Kedua, kurangnya data yang dapat menggambarkan kalkulasi risiko sosio-ekonomi dari proyek transisi energi. Sebagai contoh, Bappenas memperkirakan akan ada 1,8 juta sampai 2,2 juta pekerjaan di sektor energi terbarukan pada tahun 2060 jika ada intervensi pemerintah yang cukup kuat pada sektor ini. Di sisi lain, data dari laporan IESR ‘Ensuring Just Energy Transition in Indonesia’ mengatakan bahwa ada 1 juta pekerjaan yang bergantung pada sektor batu bara di Indonesia. Sepintas, kedua data ini memberikan informasi bahwa akan ada lebih banyak pekerjaan yang tumbuh ketimbang pekerjaan yang ditinggalkan. Namun, data ini hanya merepresentasikan transisi pekerjaan pada level makro, sedangkan realitanya proses transisi lebih banyak terjadi pada level lokal maupun regional. Data yang dapat menggambarkan dampak transisi pekerjaan pada level lokal atau regional, terlebih pada area yang memiliki ketergantungan terhadap industri batu bara, dapat memberikan informasi yang lebih rinci pada institusi keuangan dalam memperhitungkan biaya untuk jaring pengaman sosial, pelatihan kerja, dan juga penyediaan alternatif pekerjaan lain. Transisi energi kini sudah tidak dapat dihindari. Maka dari itu, pemerintah harus siap untuk merespon adanya risiko meningkatnya angka pengangguran, terutama dalam industri padat karbon
Selain di sektor ketenagakerjaan, kurangnya informasi bagi masyarakat lokal mengenai transformasi energi juga menjadi salah satu tantangan dalam memobilisasi jumlah pendanaan yang dibutuhkan untuk menghalau dampak transisi. Terutama di area yang bergantung dengan keberadaan industri bahan bakar fosil, kurangnya informasi dan pengetahuan dapat meningkatkan kerentanan sosio-ekonomi pada masyarakat, ketika sumber pendapatan utama mereka tidak lagi beroperasi karena berkurangnya permintaan bahan bakar fosil di masa mendatang.
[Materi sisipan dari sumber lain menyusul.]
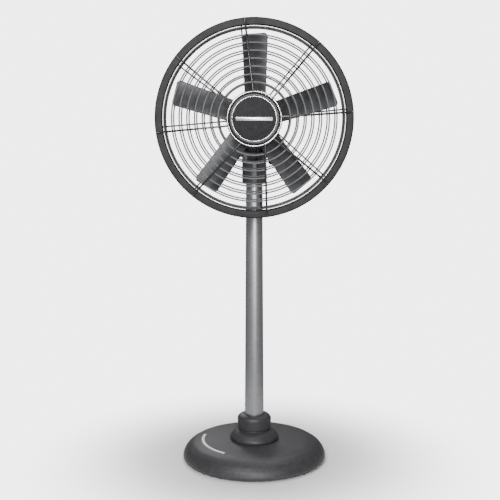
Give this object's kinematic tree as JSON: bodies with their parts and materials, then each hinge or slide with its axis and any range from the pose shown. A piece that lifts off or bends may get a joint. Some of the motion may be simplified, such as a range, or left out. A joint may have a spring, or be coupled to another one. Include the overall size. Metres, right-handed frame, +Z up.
{
  "type": "pedestal fan",
  "caption": "Industrial pedestal fan: wire-guarded bladed head that swivels and tilts on a fixed steel column with a round cast base.",
  "frame": {"origin": "centre of the base on the floor", "axes": "+Z up along the column; -Y is the front, where the air leaves; +X to the right seen from the front"},
  "size_m": [0.691, 0.5444, 1.6345],
  "materials": {
    "base_enamel": "dark grey fine-textured enamel on cast iron",
    "head_enamel": "dark grey enamel on castings",
    "column_steel": "satin light grey painted steel tube",
    "guard_wire": "semi-gloss black-grey coated steel wire and strip",
    "blade_metal": "satin dark grey painted sheet blades",
    "zinc_plate": "bright zinc plated fasteners",
    "badge_plastic": "fine-grained black moulded plastic",
    "badge_trim": "bright trim",
    "base_print": "plain white raised strip",
    "foot_rubber": "black rubber",
    "cast_aluminium": "as-cast aluminium",
    "core_steel": "laminated silicon steel",
    "shaft_steel": "ground steel",
    "copper": "varnished copper winding",
    "washer_brass": "turned brass"
  },
  "bodies": {
    "stand": {"base_casting": "base_enamel", "rubber_foot_1": "foot_rubber", "rubber_foot_2": "foot_rubber", "rubber_foot_3": "foot_rubber", "rubber_foot_4": "foot_rubber", "base_emblem_strip": "base_print", "pillar_flange": "base_enamel", "base_washer": "zinc_plate", "base_lock_nut": "zinc_plate", "pillar_collar": "base_enamel", "collar_screw": "zinc_plate", "pillar_tube": "column_steel", "stop_collar": "head_enamel"},
    "neck": {"neck_socket": "head_enamel", "thrust_washer": "washer_brass", "tilt_bolt": "zinc_plate", "tilt_washer": "zinc_plate"},
    "lock_screw": {"swivel_lock_screw": "zinc_plate"},
    "lever": {"tilt_lock_lever": "badge_plastic"},
    "head": {"motor_foot": "head_enamel", "stator_frame": "head_enamel", "front_shield": "cast_aluminium", "rear_shield": "head_enamel", "stator_core": "core_steel", "winding_front": "copper", "winding_rear": "copper", "front_bearing": "shaft_steel", "rear_bearing": "shaft_steel", "switch_box": "head_enamel", "switch_box_lid": "head_enamel", "capacitor": "badge_plastic", "cable_gland": "badge_plastic", "guard_rim": "guard_wire", "guard_front": "guard_wire", "guard_rear": "guard_wire", "guard_screw_1": "zinc_plate", "guard_screw_2": "zinc_plate", "guard_screw_3": "zinc_plate", "badge_dish": "badge_plastic", "badge_trim_ring": "badge_trim", "badge_name_bar": "badge_trim"},
    "knob": {"speed_knob": "badge_plastic"},
    "rotor": {"motor_shaft": "shaft_steel", "rotor_core": "core_steel", "hub_nut": "zinc_plate", "blade_hub": "cast_aluminium", "blade_1": "blade_metal", "blade_2": "blade_metal", "blade_3": "blade_metal", "blade_4": "blade_metal", "blade_5": "blade_metal", "blade_clamp_1": "zinc_plate", "blade_clamp_2": "zinc_plate", "blade_clamp_3": "zinc_plate", "blade_clamp_4": "zinc_plate", "blade_clamp_5": "zinc_plate"}
  },
  "joints": [
    {"name": "head_swivel", "type": "hinge", "parent": "stand", "child": "neck", "pos_m": [0, 0, 1.0978], "axis": [0, 0, 1], "range_deg": [-170, 170]},
    {"name": "swivel_screw_turn", "type": "hinge", "parent": "neck", "child": "lock_screw", "pos_m": [0, -0.045, 1.104], "axis": [0, -1, 0], "range_deg": [-90, 90]},
    {"name": "tilt_lever_turn", "type": "hinge", "parent": "neck", "child": "lever", "pos_m": [0.0476, 0, 1.158], "axis": [1, 0, 0], "range_deg": [-60, 45]},
    {"name": "head_tilt", "type": "hinge", "parent": "neck", "child": "head", "pos_m": [0, 0, 1.158], "axis": [-1, 0, 0], "range_deg": [-15, 25]},
    {"name": "speed_knob_turn", "type": "hinge", "parent": "head", "child": "knob", "pos_m": [0, 0.1229, 1.297], "axis": [0, 1, 0], "range_deg": [0, 135]},
    {"name": "fan_spin", "type": "hinge", "parent": "head", "child": "rotor", "pos_m": [0, -0.165, 1.289], "axis": [0, -1, 0], "continuous": true}
  ]
}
Dalam hal ini, lagi-lagi data menjadi aspek krusial untuk memvisualisasikan bagaimana perputaran ekonomi di daerah yang bergantung pada industri bahan bakar fosil menjadi terdistorsi dengan adanya transisi energi. Dengan data yang komprehensif, mengalihkan pendapatan utama dari industri bahan bakar fosil ke industri lain dapat dilakukan dengan lebih adil dan mudah.
Para pemerintah dalam forum G20 memiliki tugas untuk menghadapi tantangan-tantangan tersebut. Tidak bisa diragukan lagi bahwa pendanaan menjadi salah satu aspek penting dalam transisi energi. Namun, pembiayaan untuk ‘biaya sosial’ selama ini kurang menjadi perhatian para pembuat kebijakan. Instrumen pendanaan seharusnya dapat dimobilisasi untuk mengakomodasi kebutuhan masyarakat dan daerah yang terdampak oleh transisi energi. Rumusan kebijakan yang berdasarkan data–terutama pada skala regional–menjadi penting untuk memitigasi dampak transisi energi. Pada akhirnya, transisi berkeadilan adalah sebuah gagasan yang mengkombinasikan tujuan pembangunan ekonomi dan keberlanjutan iklim. Sudah saatnya bagi pembuat kebijakan untuk menjelajahi aspek ‘keadilan’ dalam transisi energi yang berkeadilan dengan mendorong mekanisme pendanaan yang lebih inklusif.